§ AIM
Below is a listing; copy all of it exactly.

Begin

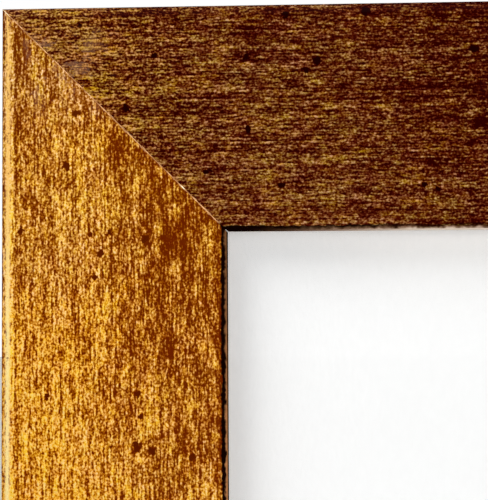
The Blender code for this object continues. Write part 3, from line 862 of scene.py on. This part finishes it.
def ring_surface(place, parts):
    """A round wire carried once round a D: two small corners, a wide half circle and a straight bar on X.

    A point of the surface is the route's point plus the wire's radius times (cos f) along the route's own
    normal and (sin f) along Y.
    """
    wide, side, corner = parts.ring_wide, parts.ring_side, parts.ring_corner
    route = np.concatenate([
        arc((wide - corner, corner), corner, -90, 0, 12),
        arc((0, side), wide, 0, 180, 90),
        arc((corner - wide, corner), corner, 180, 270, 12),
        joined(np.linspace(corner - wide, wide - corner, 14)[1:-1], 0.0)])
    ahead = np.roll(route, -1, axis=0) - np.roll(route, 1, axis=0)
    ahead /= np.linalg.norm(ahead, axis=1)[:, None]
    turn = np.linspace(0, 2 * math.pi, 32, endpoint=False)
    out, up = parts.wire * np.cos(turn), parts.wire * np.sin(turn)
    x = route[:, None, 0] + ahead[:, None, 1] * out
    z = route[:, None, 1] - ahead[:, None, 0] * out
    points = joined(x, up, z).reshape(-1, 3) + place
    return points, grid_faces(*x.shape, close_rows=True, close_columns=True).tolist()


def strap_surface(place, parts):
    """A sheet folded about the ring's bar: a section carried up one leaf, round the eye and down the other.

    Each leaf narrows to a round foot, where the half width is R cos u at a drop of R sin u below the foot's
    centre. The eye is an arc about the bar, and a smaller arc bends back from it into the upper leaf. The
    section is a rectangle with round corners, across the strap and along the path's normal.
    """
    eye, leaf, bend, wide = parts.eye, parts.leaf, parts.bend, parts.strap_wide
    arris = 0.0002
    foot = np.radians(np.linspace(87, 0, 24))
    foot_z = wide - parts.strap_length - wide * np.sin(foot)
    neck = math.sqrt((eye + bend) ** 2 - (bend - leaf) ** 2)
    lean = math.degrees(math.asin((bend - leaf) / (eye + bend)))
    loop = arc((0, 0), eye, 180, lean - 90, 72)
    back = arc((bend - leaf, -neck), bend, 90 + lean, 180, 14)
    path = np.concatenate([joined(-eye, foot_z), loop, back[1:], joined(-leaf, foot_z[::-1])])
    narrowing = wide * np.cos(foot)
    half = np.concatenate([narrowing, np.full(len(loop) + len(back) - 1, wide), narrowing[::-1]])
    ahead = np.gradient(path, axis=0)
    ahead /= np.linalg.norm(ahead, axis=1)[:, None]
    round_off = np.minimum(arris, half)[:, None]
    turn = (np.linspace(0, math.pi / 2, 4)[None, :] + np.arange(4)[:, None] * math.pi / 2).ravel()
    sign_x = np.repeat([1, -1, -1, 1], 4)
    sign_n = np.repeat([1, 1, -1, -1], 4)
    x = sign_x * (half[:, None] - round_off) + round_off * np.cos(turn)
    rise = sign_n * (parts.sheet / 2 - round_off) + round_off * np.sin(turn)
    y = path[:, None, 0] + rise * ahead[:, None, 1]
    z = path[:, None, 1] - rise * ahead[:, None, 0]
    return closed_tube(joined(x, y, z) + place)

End

§ ANSWER
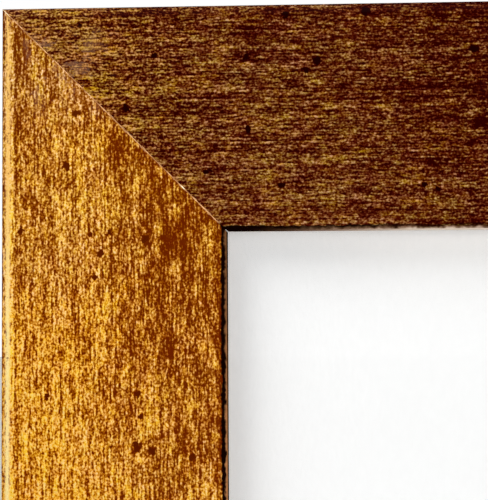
The Blender code for this object continues. Write part 3, from line 862 of scene.py on. This part finishes it.
def ring_surface(place, parts):
    """A round wire carried once round a D: two small corners, a wide half circle and a straight bar on X.

    A point of the surface is the route's point plus the wire's radius times (cos f) along the route's own
    normal and (sin f) along Y.
    """
    wide, side, corner = parts.ring_wide, parts.ring_side, parts.ring_corner
    route = np.concatenate([
        arc((wide - corner, corner), corner, -90, 0, 12),
        arc((0, side), wide, 0, 180, 90),
        arc((corner - wide, corner), corner, 180, 270, 12),
        joined(np.linspace(corner - wide, wide - corner, 14)[1:-1], 0.0)])
    ahead = np.roll(route, -1, axis=0) - np.roll(route, 1, axis=0)
    ahead /= np.linalg.norm(ahead, axis=1)[:, None]
    turn = np.linspace(0, 2 * math.pi, 32, endpoint=False)
    out, up = parts.wire * np.cos(turn), parts.wire * np.sin(turn)
    x = route[:, None, 0] + ahead[:, None, 1] * out
    z = route[:, None, 1] - ahead[:, None, 0] * out
    points = joined(x, up, z).reshape(-1, 3) + place
    return points, grid_faces(*x.shape, close_rows=True, close_columns=True).tolist()


def strap_surface(place, parts):
    """A sheet folded about the ring's bar: a section carried up one leaf, round the eye and down the other.

    Each leaf narrows to a round foot, where the half width is R cos u at a drop of R sin u below the foot's
    centre. The eye is an arc about the bar, and a smaller arc bends back from it into the upper leaf. The
    section is a rectangle with round corners, across the strap and along the path's normal.
    """
    eye, leaf, bend, wide = parts.eye, parts.leaf, parts.bend, parts.strap_wide
    arris = 0.0002
    foot = np.radians(np.linspace(87, 0, 24))
    foot_z = wide - parts.strap_length - wide * np.sin(foot)
    neck = math.sqrt((eye + bend) ** 2 - (bend - leaf) ** 2)
    lean = math.degrees(math.asin((bend - leaf) / (eye + bend)))
    loop = arc((0, 0), eye, 180, lean - 90, 72)
    back = arc((bend - leaf, -neck), bend, 90 + lean, 180, 14)
    path = np.concatenate([joined(-eye, foot_z), loop, back[1:], joined(-leaf, foot_z[::-1])])
    narrowing = wide * np.cos(foot)
    half = np.concatenate([narrowing, np.full(len(loop) + len(back) - 1, wide), narrowing[::-1]])
    ahead = np.gradient(path, axis=0)
    ahead /= np.linalg.norm(ahead, axis=1)[:, None]
    round_off = np.minimum(arris, half)[:, None]
    turn = (np.linspace(0, math.pi / 2, 4)[None, :] + np.arange(4)[:, None] * math.pi / 2).ravel()
    sign_x = np.repeat([1, -1, -1, 1], 4)
    sign_n = np.repeat([1, 1, -1, -1], 4)
    x = sign_x * (half[:, None] - round_off) + round_off * np.cos(turn)
    rise = sign_n * (parts.sheet / 2 - round_off) + round_off * np.sin(turn)
    y = path[:, None, 0] + rise * ahead[:, None, 1]
    z = path[:, None, 1] - rise * ahead[:, None, 0]
    return closed_tube(joined(x, y, z) + place)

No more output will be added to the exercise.